ALI: We can't have one law which says age of sexual consent is 18 and any sexual activity below the age of 18 will amount to statutory sexual assault.
And you don't attribute any amount of maturity to the 16 to 18 year olds who are getting into sexual activity and at the same time you have another law where you say these 16 and 17 year olds are so mature that they are capable of being treated as adults. So we can't have such dichotomies in our legal system.
KRISHNAN:Activists also warned against pitting women rights against child rights in the ongoing struggle to combat sexual crimes.
Ms Grover says amendments to correct the flaws in the juvenile system would be helpful.
GROVER: I would urge the minister and the government to strengthen and intensify efforts for the care of the juvenile, for the treatment and monitoring of the juvenile rather than get rid of them and push them into a dysfunctional system.
KRISHNAN:Achal Bhagat, a psychiatrist seconds that view.

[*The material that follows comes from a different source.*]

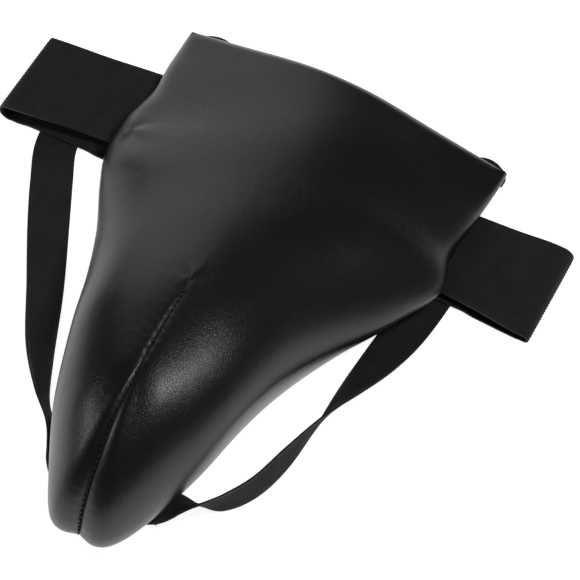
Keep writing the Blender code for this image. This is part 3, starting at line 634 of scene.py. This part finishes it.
def band_base(at):
    """Height of the back layer's middle, which lifts over the ends of the two leg straps."""
    flat = STRAP_WIDTH / 2.0 + STRAP_LIFT_MARGIN
    lift = max(1.0 - float(ease(abs(at - top), flat, flat + STRAP_LIFT_SLOPE))
               for top in (LEFT_STRAP_TOP_X, RIGHT_STRAP_TOP_X))
    return BAND_THICKNESS / 2.0 + lift * (STRAP_THICKNESS + STRAP_LIFT)


def wing_root(side, sign):
    """Where one long edge of an outer layer starts in the side seam."""
    climb = LEFT_WING_CLIMB if side < 0 else RIGHT_WING_CLIMB
    at_reach = (BAND_MIDDLE_REACH + band_shift(side * CORNER_HALF_WIDTH) + climb
                + sign * (BAND_WIDTH / 2.0 - ROOT_GATHER))
    places = [through(outline(), place) for place in np.linspace(9.0, 13.0, 60)]
    at = side * float(np.interp(at_reach, [p[1] for p in places], [p[0] for p in places]))
    height = by_reach(HEM_HEIGHTS, at_reach) - WING_GAP - BAND_THICKNESS / 2.0
    return np.array([at - side * BAND_TUCK, at_reach, height])


def wing_edge(side, sign):
    """One long edge of an outer layer, from the side seam out and round the fold."""
    low = BAND_THICKNESS / 2.0
    fold_x, open_height = ((LEFT_FOLD_X, LEFT_FOLD_HEIGHT) if side < 0
                           else (RIGHT_FOLD_X, RIGHT_FOLD_HEIGHT))
    height = open_height if (sign > 0) == (side > 0) else LOW_FOLD_HEIGHT
    radius, open_radius = (height - low) / 2.0, (open_height - low) / 2.0
    at_reach = BAND_MIDDLE_REACH + band_shift(fold_x) + sign * BAND_WIDTH / 2.0
    root = wing_root(side, sign)
    run_end = fold_x - side * radius
    edge = []
    for share in np.linspace(0.0, 1.0, WING_STEPS):
        sag = WING_SAG * math.sin(math.pi * share) * math.sin(6.0 * share + sign)
        edge.append((root[0] + (run_end - root[0]) * share, root[1] + (at_reach - root[1]) * share,
                     root[2] + (height - root[2]) * float(ease(share, 0.0, 1.0)) + sag))
    for angle in np.linspace(0.0, math.pi, FOLD_STEPS + 1)[1:]:
        edge.append((run_end + side * radius * math.sin(angle), at_reach,
                     low + radius * (1.0 + math.cos(angle))))
    edge[-1] = (fold_x - side * open_radius, at_reach, low)
    return edge


elastic = elastic_material()
left_end = LEFT_FOLD_X + (LEFT_FOLD_HEIGHT - BAND_THICKNESS / 2.0) / 2.0
right_end = RIGHT_FOLD_X - (RIGHT_FOLD_HEIGHT - BAND_THICKNESS / 2.0) / 2.0
back_x = np.linspace(left_end, right_end, BACK_STEPS)
near, far = ([(at, BAND_MIDDLE_REACH + band_shift(at) + sign * BAND_WIDTH / 2.0, band_base(at))
              for at in back_x] for sign in (-1.0, 1.0))
band_back = ribbon("waistband_back_elastic", near, far, BAND_THICKNESS, BAND_CORDS, elastic)
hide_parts("waistband_back")
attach(band_back, "waistband_back")

for side, side_name in ((-1.0, "left"), (1.0, "right")):
    edges = [wing_edge(side, sign) for sign in (-1.0, 1.0)]
    wing = ribbon("waistband_" + side_name + "_elastic", edges[0], edges[1], BAND_THICKNESS,
                  BAND_CORDS, elastic)
    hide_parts("waistband_" + side_name)
    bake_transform(wing)

    row_start, row_end = wing_root(side, -1.0), wing_root(side, 1.0)
    row = np.array([row_start + (row_end - row_start) * share for share in np.linspace(0.03, 0.85, 30)])
    row += np.array([side * 1.5, 0.0, -BAND_THICKNESS / 2.0 - 0.2])
    seam = stitches(side_name + "_side_stitches", row, (0.0, 0.0, -1.0),
                    SIDE_STITCH_LENGTH, SIDE_STITCH_STEP, SIDE_STITCH_THICKNESS, thread)
    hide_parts(side_name + "_side_stitching")
    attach(seam, "shield")

# ---------------------------------------------------------------------------------------------
# Leg straps. Two lengths of 25 mm black elastic. Each is tacked to the waistband with a zigzag,
# lies loosely down its side, turns on edge past the cup and is tacked under the tip.
STRAP_CORDS, STRAP_STEPS, STRAP_END_X, STRAP_END_REACH = 13, 190, 21.0, 37.0
STRAP_END_RISE, STRAP_RISE_FROM = 3.0, 0.974
TACK_MARGIN, TACK_DEPTH, TACK_TEETH, TACK_FROM_END = 2.0, 6.0, 10, 22.0
TACK_STITCH_LENGTH, TACK_STITCH_STEP, TACK_STITCH_THICKNESS = 2.4, 3.0, 0.8
# Each way goes from the waistband to the tip: shares of the way across and down, turn in degrees.
STRAP_WAYS = {
    "left": (LEFT_STRAP_TOP_X, -1.0, [
        (0.0, 0.0, 0), (0.0, 0.115, 0), (0.016, 0.197, 0), (0.094, 0.288, 6), (0.216, 0.415, 20),
        (0.385, 0.585, 38), (0.540, 0.751, 56), (0.672, 0.860, 74), (0.800, 0.921, 72),
        (0.872, 0.950, 50), (0.918, 0.970, 22), (0.957, 0.985, 3), (1.0, 1.0, 0)]),
    "right": (RIGHT_STRAP_TOP_X, 1.0, [
        (0.0, 0.0, 0), (0.012, 0.131, 0), (0.042, 0.253, 4), (0.086, 0.376, 24), (0.150, 0.498, 50),
        (0.215, 0.611, 76), (0.285, 0.734, 92), (0.372, 0.836, 92), (0.51, 0.908, 84),
        (0.66, 0.940, 62), (0.79, 0.956, 34), (0.90, 0.968, 12), (1.0, 0.975, 0)]),
}


def zigzag(start, run, swing, teeth):
    """Path of a zigzag stitch from a start point."""
    return [start + run * (number / teeth) + swing * (0.5 if number % 2 else -0.5)
            for number in range(teeth + 1)]


for side_name, (top_x, side, way) in STRAP_WAYS.items():
    top_reach, flat = BAND_MIDDLE_REACH - BAND_WIDTH / 2.0 + STRAP_LAP, STRAP_THICKNESS / 2.0
    knots = [(top_x + (side * STRAP_END_X - top_x) * a, top_reach + (STRAP_END_REACH - top_reach) * b,
              flat + STRAP_END_RISE * max(b - STRAP_RISE_FROM, 0.0) / (1.0 - STRAP_RISE_FROM), turn)
             for a, b, turn in way]
    line = np.array([through(knots, place) for place in np.linspace(0.0, len(knots) - 1, STRAP_STEPS)])
    ahead = np.gradient(line[:, :3], axis=0)
    ahead /= np.linalg.norm(ahead, axis=1, keepdims=True)
    level = np.stack([ahead[:, 1], -ahead[:, 0], np.zeros(len(ahead))], axis=1)
    level /= np.linalg.norm(level, axis=1, keepdims=True)
    turn = side * np.radians(line[:, 3])[:, None]
    across = level * np.cos(turn) + np.cross(ahead, level) * np.sin(turn)
    lifted = line[:, :3] + np.array([0.0, 0.0, 1.0]) * np.abs(np.sin(turn)) * STRAP_WIDTH / 2.0
    strap = ribbon(side_name + "_leg_strap_elastic", lifted - across * STRAP_WIDTH / 2.0,
                   lifted + across * STRAP_WIDTH / 2.0, STRAP_THICKNESS, STRAP_CORDS, elastic)
    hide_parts(side_name + "_leg_strap")
    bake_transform(strap)

    tack_width = STRAP_WIDTH - 2.0 * TACK_MARGIN
    tack_start = np.array([top_x - tack_width / 2.0, top_reach - TACK_FROM_END, band_base(top_x) + 1.0])
    tack = zigzag(tack_start, np.array([tack_width, 0.0, 0.0]), np.array([0.0, TACK_DEPTH, 0.0]), TACK_TEETH)
    upper = stitches(side_name + "_strap_tack", tack, (0.0, 0.0, 1.0),
                     TACK_STITCH_LENGTH, TACK_STITCH_STEP, TACK_STITCH_THICKNESS, thread)
    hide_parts(side_name + "_strap_bartack")
    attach(upper, "waistband_back")
    end_level, end_swing = level[-1] * tack_width, ahead[-1] * TACK_DEPTH
    tack_start = lifted[-1] - end_swing - end_level / 2.0 - np.array([0.0, 0.0, 0.8])
    tack = zigzag(tack_start, end_level, end_swing, TACK_TEETH)
    lower = stitches(side_name + "_tip_tack", tack, (0.0, 0.0, -1.0),
                     TACK_STITCH_LENGTH, TACK_STITCH_STEP, TACK_STITCH_THICKNESS, thread)
    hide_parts(side_name + "_tip_bartack")
    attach(lower, "shield")

# ---------------------------------------------------------------------------------------------
# Floor, light and camera. A plain white table in a dim room, with a key light high on the right,
# a broad soft one behind the left side and a small one at the left front. Lengths are in metres.
TABLE_HALF, TABLE_DROP, TABLE_GLOW, ROOM_GLOW = 6.0, 0.0004, 0.9, 0.07
LIGHTS_CENTRE = Vector((0.0, -0.1, 0.0))
CAMERA_PLACE, CAMERA_AIM = Vector((0.4198, -0.8361, 1.4935)), Vector((0.0308, -0.0714, 0.020))
CAMERA_LENS, CAMERA_ROLL = 186.8, 1.15
floor_mesh = bpy.data.meshes.new("table")
floor_corners = [(x_side * TABLE_HALF, y_side * TABLE_HALF, -TABLE_DROP)
                 for x_side, y_side in ((-1, -1), (1, -1), (1, 1), (-1, 1))]
floor_mesh.from_pydata(floor_corners, [], [(0, 1, 2, 3)])
floor = bpy.data.objects.new("table", floor_mesh)
floor_material, floor_shader, _ = new_material("white_table", (0.9, 0.9, 0.9), 0.9, 0.1)
floor_shader.inputs["Emission Color"].default_value = (1.0, 1.0, 1.0, 1.0)
floor_shader.inputs["Emission Strength"].default_value = TABLE_GLOW
floor_mesh.materials.append(floor_material)
bpy.context.scene.collection.objects.link(floor)

world = bpy.data.worlds.new("studio")
bpy.context.scene.world = world
world.use_nodes = True
room = world.node_tree.nodes["Background"]
room.inputs["Color"].default_value = (1.0, 1.0, 1.0, 1.0)
room.inputs["Strength"].default_value = ROOM_GLOW

for name, direction, distance, size, power in (
        ("key", (0.42, 0.12, 0.88), 1.6, 0.34, 6.5),
        ("left_back", (-0.58, 0.66, 0.46), 1.7, 1.2, 4.0),
        ("left_front", (-0.74, -0.40, 0.49), 1.4, 0.25, 2.0)):
    lamp_data = bpy.data.lights.new(name, "AREA")
    lamp_data.shape, lamp_data.size, lamp_data.energy = "SQUARE", size, power
    lamp = bpy.data.objects.new(name, lamp_data)
    lamp.location = Vector(direction).normalized() * distance + LIGHTS_CENTRE
    lamp.rotation_euler = (-Vector(direction)).to_track_quat("-Z", "Y").to_euler()
    bpy.context.scene.collection.objects.link(lamp)

camera_data = bpy.data.cameras.new("camera")
camera_data.lens, camera_data.sensor_width, camera_data.clip_end = CAMERA_LENS, 36.0, 20.0
camera = bpy.data.objects.new("camera", camera_data)
camera.location = CAMERA_PLACE
looking = (CAMERA_AIM - camera.location).to_track_quat("-Z", "Y")
camera.rotation_mode = "QUATERNION"
camera.rotation_quaternion = looking @ Quaternion((0.0, 0.0, 1.0), math.radians(CAMERA_ROLL))
bpy.context.scene.collection.objects.link(camera)
bpy.context.scene.camera = camera
bpy.context.scene.view_settings.view_transform = "Standard"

BHAGAT: I think a lot of reform in the juvenile justice system is going to be needed. A lot more structuring of what the reformative process is, needs to be done. We need to definitely have better quality human resource for the juvenile justice system. And for preventing crime, we need to work at the educational inputs on how we start respecting each other as individuals.
KRISHNAN: It is unclear if a change in law will bring down sexual crimes. What is certain is that sexual violence continues to plague India's women on a daily basis. Little or nothing has changed.